→ Task requirements: Pull out from the material below all lines with "that".

→ Data section:
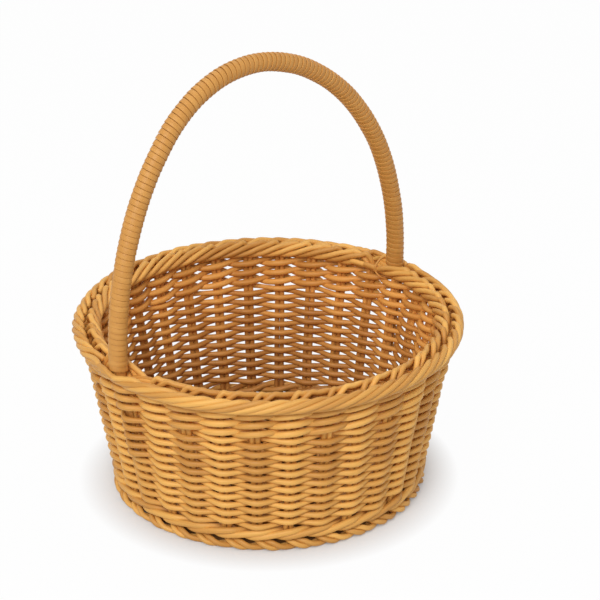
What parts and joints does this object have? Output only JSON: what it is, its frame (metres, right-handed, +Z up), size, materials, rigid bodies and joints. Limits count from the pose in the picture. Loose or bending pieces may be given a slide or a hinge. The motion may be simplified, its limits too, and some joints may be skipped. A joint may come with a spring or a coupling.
{
  "type": "handled basket",
  "caption": "Round woven cane basket with outward leaning sides, a rolled border, a woven base and a fixed wrapped hoop handle.",
  "frame": {"origin": "middle of the foot, on the surface that the basket stands on", "axes": "+Z up, the handle's legs at plus and minus X, +Y across the handle"},
  "size_m": [0.2988, 0.2988, 0.3466],
  "materials": {
    "cane": "golden tan synthetic cane, fine grain along its length, soft sheen",
    "inner_cane": "the same cane where it lies in the basket's shade, a warmer brown, soft sheen",
    "wrap": "flat synthetic ribbon wound edge over edge, smooth, soft sheen"
  },
  "bodies": {
    "root": {"stake_pair_01": "cane", "stake_pair_02": "cane", "stake_pair_03": "cane", "stake_pair_04": "cane", "stake_pair_05": "cane", "stake_pair_06": "cane", "stake_pair_07": "cane", "stake_pair_08": "cane", "stake_pair_09": "cane", "stake_pair_10": "cane", "stake_pair_11": "cane", "stake_pair_12": "cane", "stake_pair_13": "cane", "stake_pair_14": "cane", "stake_pair_15": "cane", "stake_pair_16": "cane", "stake_pair_17": "cane", "stake_pair_18": "cane", "stake_pair_19": "cane", "stake_pair_20": "cane", "stake_pair_21": "cane", "stake_pair_22": "cane", "stake_pair_23": "cane", "stake_pair_24": "cane", "stake_pair_25": "cane", "stake_pair_26": "cane", "stake_pair_27": "cane", "stake_pair_28": "cane", "stake_pair_29": "cane", "stake_pair_30": "cane", "stake_pair_31": "cane", "stake_pair_32": "cane", "side_weaver_a_1": "cane", "side_weaver_a_2": "cane", "side_weaver_b_1": "cane", "side_weaver_b_2": "cane", "lower_wale_rod_1": "cane", "lower_wale_rod_2": "cane", "lower_wale_rod_3": "cane", "upper_wale_rod_1": "cane", "upper_wale_rod_2": "cane", "upper_wale_rod_3": "cane", "base_stick_lower_1": "inner_cane", "base_stick_lower_2": "inner_cane", "base_stick_lower_3": "inner_cane", "base_stick_lower_4": "inner_cane", "base_stick_upper_1": "inner_cane", "base_stick_upper_2": "inner_cane", "base_stick_upper_3": "inner_cane", "base_stick_upper_4": "inner_cane", "base_weaver_a": "inner_cane", "base_weaver_b": "inner_cane", "handle_core": "inner_cane", "handle_wrap": "wrap"}
  },
  "joints": []
}
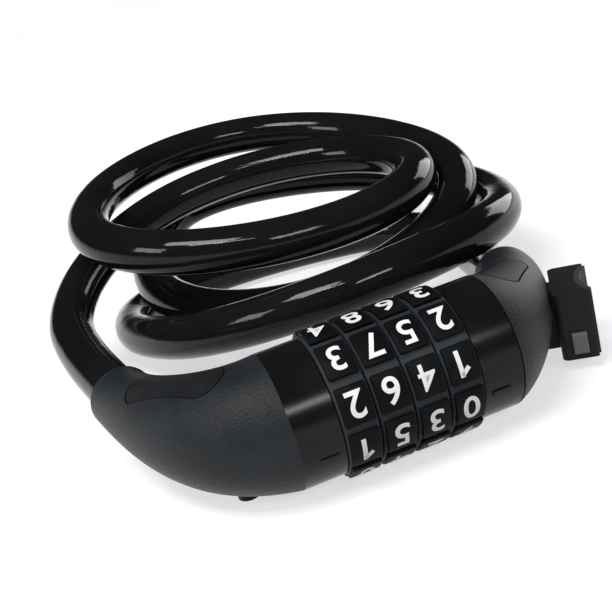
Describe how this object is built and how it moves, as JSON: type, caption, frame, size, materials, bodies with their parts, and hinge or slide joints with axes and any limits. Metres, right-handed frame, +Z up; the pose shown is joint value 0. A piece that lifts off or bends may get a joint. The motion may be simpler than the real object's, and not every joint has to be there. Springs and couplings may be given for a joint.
{
  "type": "combination cable lock",
  "caption": "Combination cable lock: number wheels between two bent housings, a glossy cable wound in loops behind, and a frame bracket on the pull-out end.",
  "frame": {"origin": "on the surface that the lock lies on, under the middle of the lock without its free cable", "axes": "+X along the axis of the number wheels towards the pull-out end, +Y back over the cable's loops, +Z up"},
  "size_m": [0.143, 0.185, 0.0531],
  "materials": {
    "housing_plastic": "satin grained dark blue-grey",
    "inlay_rubber": "soft matte",
    "collar_plastic": "semi-gloss",
    "dial_plastic": "semi-gloss black with white digits",
    "cable_vinyl": "high gloss black sleeve",
    "ring_brass": "machined",
    "steel": "plated",
    "strand_steel": "stranded",
    "spring_steel": "polished",
    "seal_rubber": "matte",
    "button_plastic": "satin grey"
  },
  "bodies": {
    "lock_body": {"left_housing": "housing_plastic", "left_inlay": "inlay_rubber", "left_collar": "collar_plastic", "left_bulkhead": "steel", "core_tube": "steel", "core_nut": "steel", "wave_washer": "spring_steel", "right_collar": "collar_plastic", "collar_screw": "steel", "left_ferrule": "steel", "left_strand_end": "strand_steel", "left_cross_pin": "steel", "cable_coil": "cable_vinyl", "left_lead": "cable_vinyl", "right_lead": "cable_vinyl"},
    "plug": {"right_housing": "housing_plastic", "right_inlay": "inlay_rubber", "plug_carrier": "steel", "lock_pin": "steel", "pin_screw": "steel", "seal_ring": "seal_rubber", "right_ferrule": "steel", "right_strand_end": "strand_steel", "right_cross_pin": "steel"},
    "bracket": {"bracket_body": "housing_plastic", "bracket_liner": "seal_rubber"},
    "button": {"release_button": "button_plastic"},
    "wheel_1": {"dial_1": "dial_plastic", "clutch_ring_1": "ring_brass"},
    "wheel_2": {"dial_2": "dial_plastic", "clutch_ring_2": "ring_brass"},
    "wheel_3": {"dial_3": "dial_plastic", "clutch_ring_3": "ring_brass"},
    "wheel_4": {"dial_4": "dial_plastic", "clutch_ring_4": "ring_brass"}
  },
  "joints": [
    {"name": "wheel_1_turn", "type": "hinge", "parent": "lock_body", "child": "wheel_1", "pos_m": [-0.01043, -0.01242, 0.0161], "axis": [1, 0, 0], "continuous": true},
    {"name": "wheel_2_turn", "type": "hinge", "parent": "lock_body", "child": "wheel_2", "pos_m": [-0.00283, -0.01242, 0.0161], "axis": [1, 0, 0], "continuous": true},
    {"name": "wheel_3_turn", "type": "hinge", "parent": "lock_body", "child": "wheel_3", "pos_m": [0.00477, -0.01242, 0.0161], "axis": [1, 0, 0], "continuous": true},
    {"name": "wheel_4_turn", "type": "hinge", "parent": "lock_body", "child": "wheel_4", "pos_m": [0.01237, -0.01242, 0.0161], "axis": [1, 0, 0], "continuous": true},
    {"name": "plug_pull", "type": "slide", "parent": "lock_body", "child": "plug", "axis": [1, 0, 0], "range_m": [0, 0.042]},
    {"name": "bracket_lift", "type": "slide", "parent": "plug", "child": "bracket", "axis": [0, 0, 1], "range_m": [0, 0.016]},
    {"name": "button_press", "type": "slide", "parent": "bracket", "child": "button", "axis": [0.4551, 0.8905, 0], "range_m": [0, 0.001], "stiffness_N_per_m": 200}
  ]
}
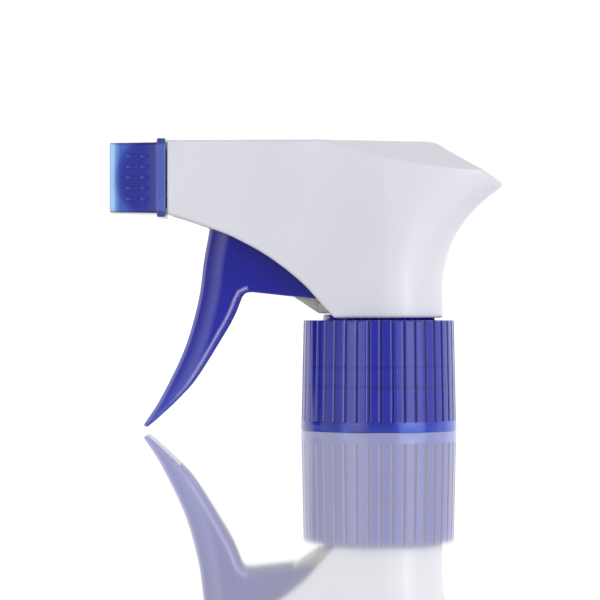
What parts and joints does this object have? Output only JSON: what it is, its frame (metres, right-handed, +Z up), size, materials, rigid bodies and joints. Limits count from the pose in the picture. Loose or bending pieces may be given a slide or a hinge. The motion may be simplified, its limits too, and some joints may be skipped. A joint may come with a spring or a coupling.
{
  "type": "trigger spray head",
  "caption": "Trigger spray head for a bottle neck: grooved screw closure, white shroud over a piston pump, pull trigger and square turning nozzle.",
  "frame": {"origin": "on the axis of the screw closure, in the plane of its lower rim", "axes": "+Z up along the bottle neck's axis, -X along the spray, +X towards the tail of the shroud, +Y across the head"},
  "size_m": [0.0855, 0.034, 0.0636],
  "materials": {
    "natural_plastic": "uncoloured translucent polypropylene",
    "shroud_white": "cool white satin moulding",
    "trigger_blue": "glossy royal blue, slightly translucent",
    "closure_blue": "glossy royal blue, slightly translucent",
    "nozzle_blue": "translucent royal blue",
    "seal_white": "soft polyethylene",
    "seal_rubber": "black rubber",
    "spring_steel": "drawn stainless wire",
    "ball_steel": "polished stainless steel"
  },
  "bodies": {
    "head": {"pump_body": "natural_plastic", "shroud": "shroud_white", "tube_adapter": "natural_plastic", "gasket": "seal_white", "swirl_insert": "natural_plastic", "nozzle_seal": "seal_rubber", "piston_spring": "spring_steel", "outlet_spring": "spring_steel"},
    "trigger": {"trigger": "trigger_blue"},
    "piston": {"piston_rod": "natural_plastic", "piston_cup": "seal_white"},
    "nozzle": {"nozzle_cap": "nozzle_blue"},
    "closure": {"closure": "closure_blue"},
    "inlet_valve": {"inlet_ball": "ball_steel"},
    "outlet_valve": {"outlet_ball": "ball_steel"}
  },
  "joints": [
    {"name": "trigger_pull", "type": "hinge", "parent": "head", "child": "trigger", "pos_m": [-0.04, 0, 0.0572], "axis": [0, -1, 0], "range_deg": [0, 20], "stiffness_Nm_per_rad": 0.6, "springref_deg": -17.19},
    {"name": "piston_stroke", "type": "slide", "parent": "head", "child": "piston", "axis": [1, 0, 0], "range_m": [0, 0.007], "deforming": ["piston_spring"]},
    {"name": "nozzle_turn", "type": "hinge", "parent": "head", "child": "nozzle", "pos_m": [-0.05, 0, 0.055], "axis": [-1, 0, 0], "continuous": true},
    {"name": "closure_turn", "type": "hinge", "parent": "head", "child": "closure", "pos_m": [0, 0, 0], "axis": [0, 0, 1], "continuous": true},
    {"name": "inlet_lift", "type": "slide", "parent": "head", "child": "inlet_valve", "axis": [0, 0, 1], "range_m": [0, 0.001]},
    {"name": "outlet_lift", "type": "slide", "parent": "head", "child": "outlet_valve", "axis": [-1, 0, 0], "range_m": [0, 0.0008], "stiffness_N_per_m": 40, "springref_m": -0.003, "deforming": ["outlet_spring"]}
  ],
  "couplings": [
    {"joint": "piston_stroke", "follows": "trigger_pull", "m_per_rad": 0.02}
  ]
}
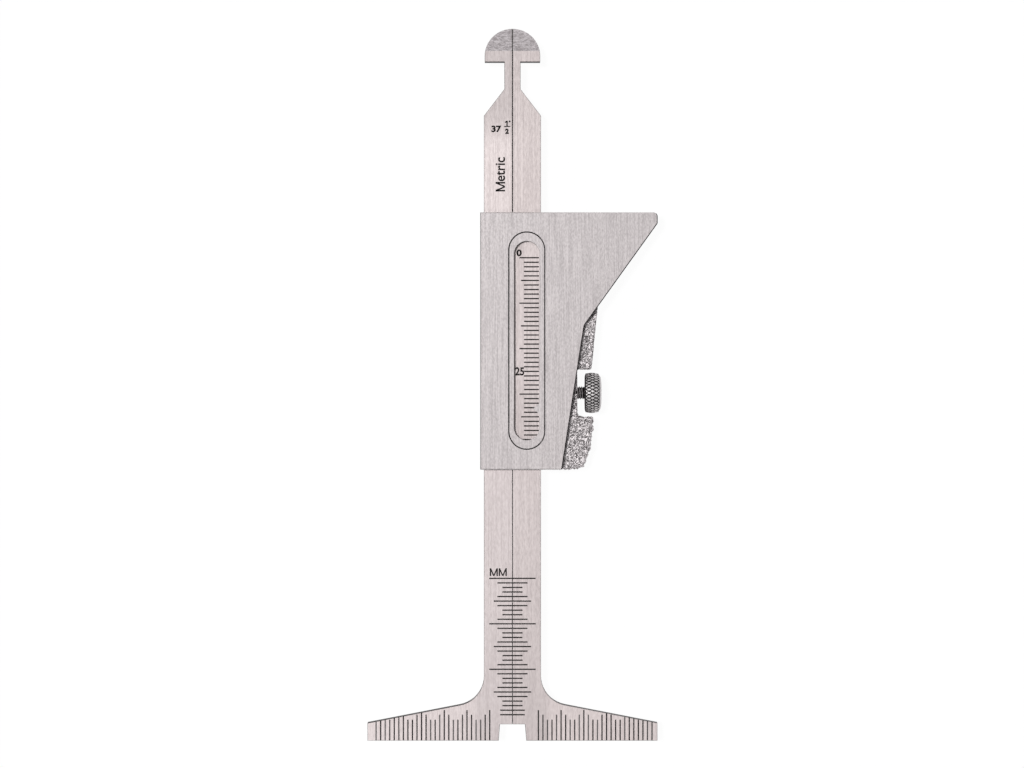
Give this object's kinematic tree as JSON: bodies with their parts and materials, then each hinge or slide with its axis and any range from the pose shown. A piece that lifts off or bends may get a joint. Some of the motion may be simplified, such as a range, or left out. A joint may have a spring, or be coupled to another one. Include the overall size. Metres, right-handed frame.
{
  "type": "weld gauge",
  "caption": "Hooked-blade gauge for the internal alignment and wall thickness of butt-welded pipes, with two sliding graduated blades and a thumb-screw lock.",
  "frame": {"origin": "on the back face of the casting, at the middle of the gauge's overall length and at the joint line between the two blades", "axes": "+Y runs along the blades from the feet to the hooked head, +X to the right when the graduated face is seen, +Z out of that face"},
  "size_m": [0.0638, 0.1568, 0.0092],
  "materials": {
    "cast_steel": "investment-cast stainless steel, rough as cast on its sides",
    "ground_plate": "stainless steel ground along its length, satin",
    "blade_steel": "stainless steel ground along its length, satin, with black-filled graduations",
    "screw_steel": "turned stainless steel with a diamond knurl",
    "shoe_brass": "plain turned brass",
    "spring_steel": "blue-grey rolled spring strip"
  },
  "bodies": {
    "housing": {"cast_body": "cast_steel", "face_plate": "ground_plate", "friction_spring": "spring_steel"},
    "left_blade": {"left_blade": "blade_steel"},
    "right_blade": {"right_blade": "blade_steel"},
    "shoe": {"clamp_shoe": "shoe_brass"},
    "screw": {"thumb_screw": "screw_steel"}
  },
  "joints": [
    {"name": "left_blade_slide", "type": "slide", "parent": "housing", "child": "left_blade", "axis": [0, 1, 0], "range_m": [-0.0332, 0.0449]},
    {"name": "right_blade_slide", "type": "slide", "parent": "housing", "child": "right_blade", "axis": [0, 1, 0], "range_m": [-0.0332, 0.0449]},
    {"name": "shoe_slide", "type": "slide", "parent": "housing", "child": "shoe", "axis": [1, 0, 0], "range_m": [0, 0.00075]},
    {"name": "screw_turn", "type": "hinge", "parent": "shoe", "child": "screw", "pos_m": [0, -0.00186, 0.0047], "axis": [1, 0, 0], "range_deg": [0, 541]}
  ],
  "couplings": [
    {"joint": "screw_turn", "follows": "shoe_slide", "rad_per_m": 12566}
  ]
}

→ The reply:
  "frame": {"origin": "middle of the foot, on the surface that the basket stands on", "axes": "+Z up, the handle's legs at plus and minus X, +Y across the handle"},
Describe how this object is built and how it moves, as JSON: type, caption, frame, size, materials, bodies with their parts, and hinge or slide joints with axes and any limits. Metres, right-handed frame, +Z up; the pose shown is joint value 0. A piece that lifts off or bends may get a joint. The motion may be simpler than the real object's, and not every joint has to be there. Springs and couplings may be given for a joint.
  "frame": {"origin": "on the surface that the lock lies on, under the middle of the lock without its free cable", "axes": "+X along the axis of the number wheels towards the pull-out end, +Y back over the cable's loops, +Z up"},
Give this object's kinematic tree as JSON: bodies with their parts and materials, then each hinge or slide with its axis and any range from the pose shown. A piece that lifts off or bends may get a joint. Some of the motion may be simplified, such as a range, or left out. A joint may have a spring, or be coupled to another one. Include the overall size. Metres, right-handed frame.
  "frame": {"origin": "on the back face of the casting, at the middle of the gauge's overall length and at the joint line between the two blades", "axes": "+Y runs along the blades from the feet to the hooked head, +X to the right when the graduated face is seen, +Z out of that face"},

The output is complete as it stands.